A rua de
que hoje escrevo não tem grandiosos monumentos nem movimento notável. Não sei
dela histórias de tragédias, nem de amores ou de algum rei que ali tenha sido
deposto. É só uma artéria que sai do meu coração e oxigena o meu amor por esta
cidade. Sempre que passo, enche-se-me a alma de poemas que não se transformam
em palavras. Sempre que passo, atraso o passo para afinar o ritmo da cidade à
minha pulsação. Chama-se Rua do Monte Olivete e fica ali perto da Praça do Príncipe
Real.
Ao cimo a
Rua da Escola Politécnica, membro da mais alta realeza dos arruamentos lisboetas,
exibe-se em lojas hipster e gente bem trajada. Ao fundo o Largo Agostinho da
Silva, silencioso e com os bancos de jardim sempre vazios.
Vindo do lado
da Praça das Flores, a Rua Monte Olivete é uma subida íngreme e quase ingrata,
não fora o fôlego constante que cada passo em esforço nos traz ao olhar.
Passeios estreitos onde não cabem namorados de mãos dadas e onde os saltos das
senhoras não se equilibram bem, sobem ao lado de fileiras de prédios construídos
depois do terramoto. Cada edifício um tom alfacinha. Do verde desbotado pela
meteorologia ao azul vivo dos azulejos, do rosa apagado ao amarelo Carris, a
paleta cromática da cidade está espelhada nas fachadas.
As casas
com as portas de madeira e a numeração suspensa nas ombreiras de pedra recolhem
o sol matutino com ansiedade. A luz boa só bate ali algumas horas. Da Escola
Politécnica chegam os ruídos dos automóveis que passam incessantes. Mas ali os
sons são baixos, como se passássemos numa aldeia à hora da sesta. Ouve-se cada
passo nos passeios de calçada branca ou no empedrado negro da estrada.
Não fosse
eu ter lá morado e talvez nunca tivesse reparado nela. O quanto eu gostei de
ali viver não se explica lá muito bem. De me instalar na janela das traseiras e
ficar a ver anoitecer nos pátios que se escondem por trás de cada casa. De ouvir
os cânticos da antiga Sinagoga de Lisboa ali ao lado. Da velhinha que morava ao
cimo da rua e me dava fatias de bolo porque sabia que eu sou do Benfica. De
comprar maçãs na mercearia da esquina e de tentar sacar uma palavra simpática
ao vendedor que nunca sorria.
Na rua
que é um poema moraram poetas. Gosto de acreditar que o Alexandre O’Neill
escreveu Um Adeus Português quando ali morou, mesmo que a cronologia não o confirme.

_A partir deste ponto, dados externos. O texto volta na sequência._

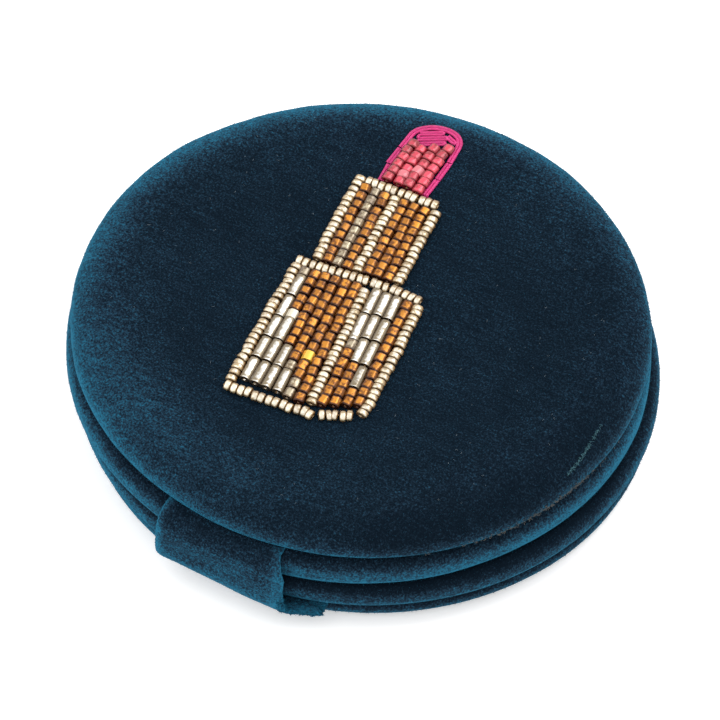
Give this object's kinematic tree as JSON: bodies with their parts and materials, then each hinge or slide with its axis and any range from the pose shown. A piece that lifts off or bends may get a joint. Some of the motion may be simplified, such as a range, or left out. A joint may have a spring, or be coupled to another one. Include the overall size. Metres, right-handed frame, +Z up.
{
  "type": "folding pocket mirror",
  "caption": "Round padded velvet pocket mirror that folds in two on a cloth hinge, with a lipstick worked in glass beads and wire on its lid.",
  "frame": {"origin": "centre of the base's flat resting face, with the case closed", "axes": "+Z up out of the lid, -Z out of the resting face, -Y towards the cloth hinge, +X to the right seen from the hinge side with the lid on top"},
  "size_m": [0.1015, 0.1017, 0.0238],
  "materials": {
    "velvet_pad": "dark blue-green velvet, short dense pile",
    "velvet_ring": "dark blue-green velvet rolled over a ring",
    "velvet_hinge": "dark blue-green velvet ribbon",
    "lining": "smooth woven backing cloth",
    "foam": "soft open-cell padding",
    "wadding": "loose white wadding",
    "board": "grey-brown pressed board",
    "tape": "white double-sided tape",
    "mirror_glass": "silvered flat glass, ground edge",
    "magnet": "nickel-plated disc magnet",
    "gold_glass": "silver-lined pale gold seed beads",
    "silver_glass": "silver-lined champagne bugle beads",
    "clear_glass": "clear champagne glass",
    "amber_glass": "translucent brown-amber glass",
    "red_glass": "translucent coral-red glass",
    "pink_purl": "coiled pink lacquered wire",
    "thread": "fine sewing thread"
  },
  "bodies": {
    "base": {"base_cover": "velvet_pad", "base_foam": "foam", "base_board": "board", "base_mirror_tape": "tape", "base_mirror": "mirror_glass", "base_ring_spacer": "board", "base_ring_card": "board", "base_ring_wadding": "wadding", "base_ring_cover": "velvet_ring", "base_magnet": "magnet", "base_hinge_tail": "velvet_hinge"},
    "hinge_band": {"hinge_spine_cloth": "velvet_hinge", "hinge_spine_lining": "lining"},
    "lid": {"lid_cover": "velvet_pad", "lid_foam": "foam", "lid_board": "board", "lid_mirror_tape": "tape", "lid_mirror": "mirror_glass", "lid_ring_spacer": "board", "lid_ring_card": "board", "lid_ring_wadding": "wadding", "lid_ring_cover": "velvet_ring", "lid_magnet": "magnet", "lid_hinge_tail": "velvet_hinge", "tube_outline_beads": "gold_glass", "tube_ridge_beads": "gold_glass", "tube_left_bugles": "silver_glass", "tube_right_bugles": "silver_glass", "tube_clear_beads": "clear_glass", "tube_left_amber_beads": "amber_glass", "tube_right_amber_beads": "amber_glass", "collar_outline_beads": "gold_glass", "collar_gold_beads": "gold_glass", "collar_clear_beads": "clear_glass", "collar_amber_beads": "amber_glass", "lip_red_beads": "red_glass", "lip_outline_purl": "pink_purl", "lip_tip_purl": "pink_purl", "bead_threads": "thread"}
  },
  "joints": [
    {"name": "band_fold", "type": "hinge", "parent": "base", "child": "hinge_band", "pos_m": [-0.0015, -0.05063, 0.00579], "axis": [1, 0, 0], "range_deg": [0, 85]},
    {"name": "lid_fold", "type": "hinge", "parent": "hinge_band", "child": "lid", "pos_m": [-0.0015, -0.05063, 0.01521], "axis": [1, 0, 0], "range_deg": [0, 85]}
  ],
  "couplings": [
    {"joint": "band_fold", "follows": "lid_fold", "ratio": 1}
  ]
}
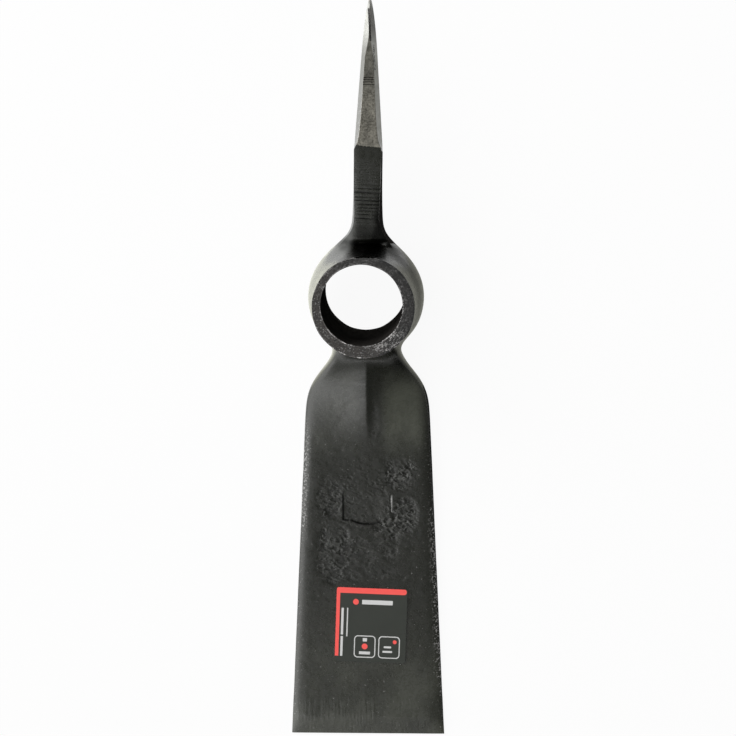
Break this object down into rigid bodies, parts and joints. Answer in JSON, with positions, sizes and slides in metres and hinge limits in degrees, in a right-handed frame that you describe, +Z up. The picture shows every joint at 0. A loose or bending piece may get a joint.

Invento-o a olhar pela vidraça num dia cinzento meditando no “modo funcionário
de viver”. Consigo ver o António Tabucchi a abrir a janela de casa e a ler um
romance inteiro.
Se há rua
de onde tenho saudades de viver é da Monte Olivete. Daquela formosura lisboeta
em cada vista. Daquela alegria serena cravada em cada portada antiga. De
imaginar que vivia dentro de um livro escrito só com palavras bonitas.